Resisting these attacks requires above all a political strategy. The last city transit strike in 1980 brought the Koch administration to the verge of collapse before it was called off by a TWU bureaucracy that was terrified of the political implications of continuing the walkout.

The threat of jailings, fines and the National Guard only underscores that transit workers today face a political struggle that cannot be won based on the narrow trade union outlook of the TWU bureaucracy or through its alliance with the Democratic Party. Toussaint has in the past week appealed for both Governor George Pataki and Mayor Michael Bloomberg to join the talks, promoting the illusion that these politicians will somehow intervene in the workers’ favor.

A massive movement of support can and must be built among working people in New York City. Millions of workers, youth, immigrants and struggling middle class people will respond to a clear demand that Wall Street, the corporations and the rich be forced to pay for the crisis, rather than working people. There is bitter opposition to cuts in services and the Bloomberg administration’s proposals to raise taxes for every section of the population except for the rich, who are to receive another windfall.

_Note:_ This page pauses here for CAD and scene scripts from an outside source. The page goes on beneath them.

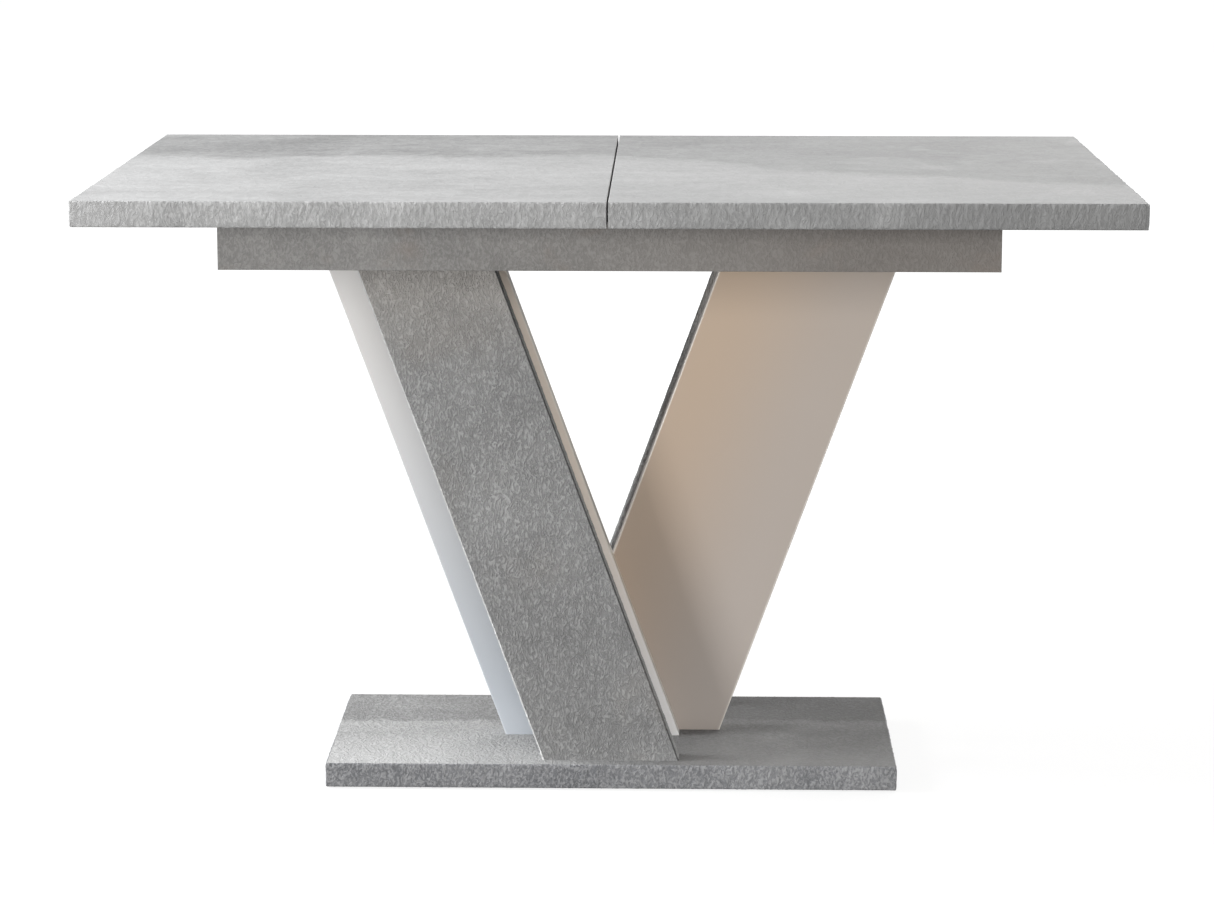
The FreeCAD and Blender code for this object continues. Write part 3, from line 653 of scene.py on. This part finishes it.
def roundedPath(corners, radius, look, closed):
    # points and outward directions along a level outline, walked clockwise: first + (last - first) share on
    # the sides, and on each corner a quarter circle, radius times (out cos turned + along sin turned)
    corners = np.array(corners, float)
    count = len(corners)
    points, outward = [], []
    for i in range(count if closed else count - 1):
        start, end = corners[i], corners[(i + 1) % count]
        along = (end - start) / np.linalg.norm(end - start)
        out = np.array([-along[1], along[0]])
        first = start + along * radius if closed or i > 0 else start
        last = end - along * radius if closed or i < count - 2 else end
        steps = max(2, int(np.linalg.norm(last - first) / look["step"]))
        share = np.linspace(0, 1, steps)[:, None]
        points.append(first + (last - first) * share)
        outward.append(np.repeat(out[None], steps, axis=0))
        if closed or i < count - 2:
            turned = np.radians(np.linspace(0, 90, look["cornerSteps"])[1:-1])[:, None]
            fan = out * np.cos(turned) + along * np.sin(turned)
            points.append(last - out * radius + fan * radius)
            outward.append(fan)
    return np.vstack(points), np.vstack(outward)


def bandSkin(line, outward, across, breadth, thick, closed, look):
    # a section carried along a line: point = line - outward depth + across rise; the section's two outer
    # corners are quarter circles, and ripples press its face in and pull its corners in and together
    turn = np.radians(np.linspace(0, 90, look["roundSteps"]))
    r = look["round"]
    rise = np.concatenate([[0.0], r - r * np.cos(turn), np.linspace(r, breadth - r, look["rows"])[1:-1],
                           breadth - r + r * np.sin(turn), [breadth]])
    depth = np.concatenate([[thick], r - r * np.sin(turn), np.zeros(look["rows"] - 2),
                            r - r * np.cos(turn), [thick]])
    grid = line[:, None] - outward[:, None] * depth[None, :, None] + across * rise[None, :, None]
    middle = breadth / 2
    nearFace = np.clip(1 - depth / r, 0, 1)
    nearCorner = np.exp(-((np.abs(rise - middle) - middle) / look["tearReach"]) ** 2) * (depth < thick)
    press = ripple(grid, look["seed"], look["stroke"], look["strokeStretch"]) - 1
    tear = ripple(grid, look["seed"] + 1, look["tear"], look["tearStretch"]) - 1
    push = look["pressed"] * press * nearFace + look["ragged"] * tear * nearCorner * look["tearIn"]
    grid = grid + outward[:, None] * push[..., None]
    drop = look["ragged"] * look["tearAcross"] * tear * nearCorner * np.sign(rise - middle)
    grid = grid + across * drop[..., None]
    rows, columns = grid.shape[:2]
    index = np.arange(rows * columns).reshape(rows, columns)
    if closed:
        index = np.vstack([index, index[:1]])
    index = np.hstack([index, index[:, :1]])
    faces = np.stack([index[:-1, :-1], index[1:, :-1], index[1:, 1:], index[:-1, 1:]], axis=-1).reshape(-1, 4)
    ends = [] if closed else [index[0, :-1].tolist(), index[-1, :-1].tolist()]
    return grid.reshape(-1, 3), faces.tolist() + ends


def makePiece(name, skins, finish):
    # one object from several closed skins, faces outwards, smooth but for its sharp corners
    points, faces, count = [], [], 0
    for skinPoints, skinFaces in skins:
        points.append(skinPoints)
        faces += [[i + count for i in face] for face in skinFaces]
        count += len(skinPoints)
    mesh = bpy.data.meshes.new(name)
    mesh.from_pydata(np.vstack(points).tolist(), [], faces)
    work = bmesh.new()
    work.from_mesh(mesh)
    bmesh.ops.recalc_face_normals(work, faces=work.faces)
    work.to_mesh(mesh)
    work.free()
    mesh.polygons.foreach_set("use_smooth", np.ones(len(mesh.polygons), bool))
    mesh.set_sharp_from_angle(angle=math.radians(sharpAngle))
    mesh.materials.append(finish)
    thing = bpy.data.objects.new(name, mesh)
    scene.collection.objects.link(thing)
    return thing


def standFor(piece, node):
    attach(piece, bodyOf[node])
    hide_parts(node)


def outerBand(name, edging, board, finish, openSide, look):
    # the band round a flat board, as thick as the board is set in; an open one leaves out the side that
    # openSide points to along X
    low, high = map(np.array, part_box(edging))
    boardLow = np.array(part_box(board)[0])
    thick = boardLow[1] - low[1]
    closed = openSide == 0
    if closed:
        corners = [(low[0], low[1]), (low[0], high[1]), (high[0], high[1]), (high[0], low[1])]
    elif openSide > 0:
        corners = [(high[0], low[1]), (low[0], low[1]), (low[0], high[1]), (high[0], high[1])]
    else:
        corners = [(low[0], high[1]), (high[0], high[1]), (high[0], low[1]), (low[0], low[1])]
    path, out = roundedPath(corners, thick, look, closed)
    line = np.column_stack([path, np.full(len(path), low[2])])
    outward = np.column_stack([out, np.zeros(len(out))])
    skin = bandSkin(line, outward, np.array([0, 0, 1.0]), high[2] - low[2], thick, closed, look)
    piece = makePiece(name, [skin], finish)
    standFor(piece, edging)


def legBands(name, edging, board, finish, look):
    # the two slanted bands of a leg board: straight from foot to head, start + (end - start) share
    low, high = map(np.array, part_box(edging))
    outer, inner = slantOf(edging), slantOf(board)
    skins = []
    for side in (0, 1):
        start, end = outer[:, side]
        thick = abs(inner[0, side] - start)
        share = np.linspace(0, 1, int((high[2] - low[2]) / look["step"]))
        line = np.column_stack([start + (end - start) * share, np.full(len(share), low[1]),
                                low[2] + (high[2] - low[2]) * share])
        outward = np.tile([side * 2.0 - 1.0, 0.0, 0.0], (len(share), 1))
        skins.append(bandSkin(line, outward, np.array([0, 1.0, 0]), high[1] - low[1], thick, False, look))
    piece = makePiece(name, skins, finish)
    standFor(piece, edging)


# leg boards: both broad faces embossed with short wrinkles that run along the board
faceLook = {
    "stepX": 0.0014, "stepZ": 0.0020, "depth": 0.00022, "stroke": (0.0040, 0.0075),
    "through": 3.0, "along": 0.40, "fade": 0.003, "seed": 23,
}


def embossedLeg(name, board, finish, look):
    # a level section, front face then back face, carried up the lean: x is left + (right - left) across, and
    # each face is pushed by depth times a ripple that fades out at the rim
    low, high = map(np.array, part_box(board))
    span = slantOf(board)
    columns = int((span[0, 1] - span[0, 0]) / look["stepX"])
    rows = int((high[2] - low[2]) / look["stepZ"])
    across = np.linspace(0, 1, columns)
    across = np.concatenate([across, across[::-1]])
    facing = np.repeat([-1.0, 1.0], columns)
    up = np.linspace(0, 1, rows)[:, None]
    left = span[0, 0] + (span[1, 0] - span[0, 0]) * up
    right = span[0, 1] + (span[1, 1] - span[0, 1]) * up
    x = left + (right - left) * across
    y = np.broadcast_to(np.where(facing < 0, low[1], high[1]), x.shape)
    z = np.broadcast_to(low[2] + (high[2] - low[2]) * up, x.shape)
    grid = np.stack([x, y, z], axis=-1)
    lean = (span[1, 0] - span[0, 0]) / (high[2] - low[2])
    upright = np.stack([x - lean * z, y * look["through"], z * look["along"]], axis=-1)
    rim = np.minimum(np.minimum(x - left, right - x), np.minimum(z - low[2], high[2] - z))
    calm = np.clip(rim / look["fade"], 0, 1)
    grid[..., 1] += facing * look["depth"] * ripple(upright, look["seed"], look["stroke"]) * calm
    index = np.arange(grid.shape[0] * grid.shape[1]).reshape(grid.shape[:2])
    index = np.hstack([index, index[:, :1]])
    faces = np.stack([index[:-1, :-1], index[:-1, 1:], index[1:, 1:], index[1:, :-1]], axis=-1).reshape(-1, 4)
    ends = [index[0, :-1].tolist(), index[-1, :-1].tolist()]
    piece = makePiece(name, [(grid.reshape(-1, 3), faces.tolist() + ends)], finish)
    standFor(piece, board)


for name, band in flatBands.items():
    outerBand(name, band["edging"], band["board"], materials[band["finish"]], band["openSide"], bandLook)
for side, bandFinish in legBandFinish.items():
    board = side + "_dark_leg_board"
    edging = side + "_dark_leg_edging"
    legBands(side + "LegEdgeBands", edging, board, materials[bandFinish], legBandLook)
    embossedLeg(side + "DarkLeg", board, materials["legConcrete"], faceLook)
print("edge bands and embossed legs made")
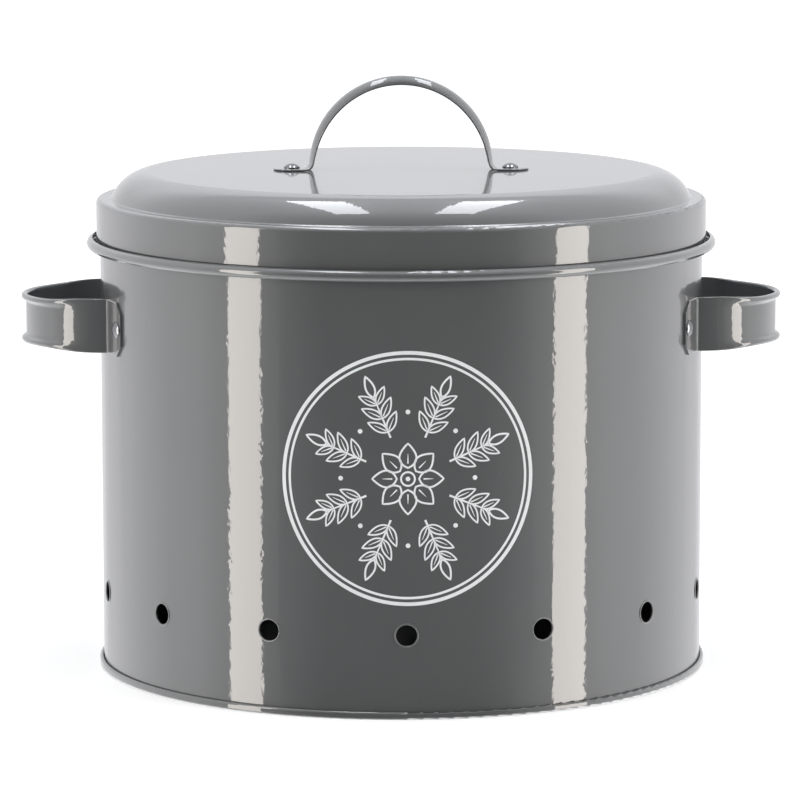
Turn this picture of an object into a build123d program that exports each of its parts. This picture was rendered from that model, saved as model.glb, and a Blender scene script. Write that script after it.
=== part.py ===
from build123d import *
import os
from math import acos, asin, atan2, cos, degrees, radians, sin, sqrt

# Round sheet-steel potato bin with a lift-off lid, two side handles and a row of air holes.
# Millimetres. +Z is up, the front is -Y, and the origin is on the ground under the bin's axis.

# ---- driving dimensions ----

# sheet and wall
sheet = 0.5             # thickness of the wall, the base and the lid
wall_r = 120.0          # outer radius of the wall
bin_h = 186.4           # ground to the top of the wall's rolled rim
rim_roll_r = 1.6        # outer radius of the inward roll on the rim
rim_roll_turn = 285.0   # degrees that the rim is rolled through

# base, folded together with the wall in a double seam
panel_z = 3.6           # height of the base panel's top face
panel_bend_r = 1.0      # bend between the panel and its upright wall
seam_h = 3.0            # height of the seam band
seam_foot_r = 0.7       # bends either side of the seam's flat foot, at mid-thickness
seam_gap = 0.05         # play between the folded layers

# air holes
vent_d = 8.0
vent_count = 14
vent_z = 32.4           # ground to the centres of the holes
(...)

This opposition can find active expression only through a struggle against a political establishment that represents the interests only of the corporations, banks and the super-rich. Working people in New York City and nationally need their own political party based on a fight for social equality and genuine democratic control of the mass transit system and the rest of society’s vital resources.

Only such a party can advance a socialist program that begins with the needs of the majority of society, rather than the interests of the corporate elite and Wall Street financiers, and fights for well-paying jobs, decent housing and schools, and free quality health care and mass transportation for all.

The Socialist Equality Party is committed to the defense of the transit workers through a fight for this program. The confrontation building up in New York City demonstrates the urgency of building the SEP as the mass party of the working class to carry forward this struggle.